Its not only unethical, its illegal. Not putting foil in every pack does not mean the company wants them to do that. Its no different than a lottery dealer at a delicatessen using a machine to find out which scratch off tickets are winners.
(On preview, I see that it wasn’t the customer who metal-detected the rare cards but the store owner. That’s a whole different story–conflict of interest and all. But I still don’t think there’s anything wrong if a customer does it. I mean, if you could get a metal detector into a store without being seen.)
Agreed. Apple’s not saying “Buy a bottle of Pepsi. Open it. Look at underside of cap.”
Legally speaking (IANAL, so YMMV) sneaking a peek at the cap before purchase is entirely OK and in accordance with the promotion’s rules.
It’s a lowdown, stinky, rotten thing to do though.
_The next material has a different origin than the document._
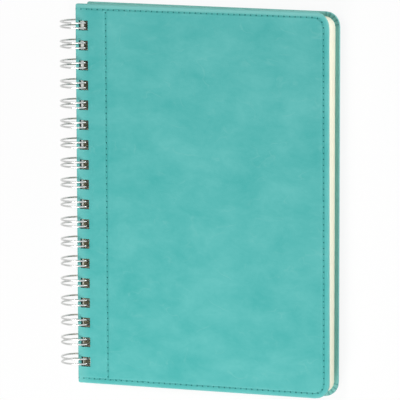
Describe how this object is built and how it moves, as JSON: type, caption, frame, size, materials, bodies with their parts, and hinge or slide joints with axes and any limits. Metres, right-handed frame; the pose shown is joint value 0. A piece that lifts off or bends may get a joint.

Oh, and my interpretation of the rules about not trading, selling, etc. the codes means the thread in MPSIMS is in violation of the rules. Strictly speaking, if someone buys a bottle of Pepsi and tosses the cap without looking at it, you can’t take it, since you didn’t acquire it through the “no purchase necessary” process or by buying the bottle yourself.
[QUOTE=TJdude825]
So if I tilt the bottle, find a code, and then memorize the code and use it, leaving the bottle on the shelf, is that within the rules? (I realize that “No purchase necessary” refers to the ability to receive game pieces by mail, but I still think this is an interesting question.) Then you’ve not only “taken” someone else’s song, you’ve allowed them to spend a dollar thinking that they’ve won.
Actually, although I haven’t tried myself, I don’t think it’s possible to see the whole code by tilting the bottle. All you see is either a few letters or a few numbers. The few numbers obviously would indicate a winning bottle.
If you were able to see the whole code, then that is a whole new set of problems.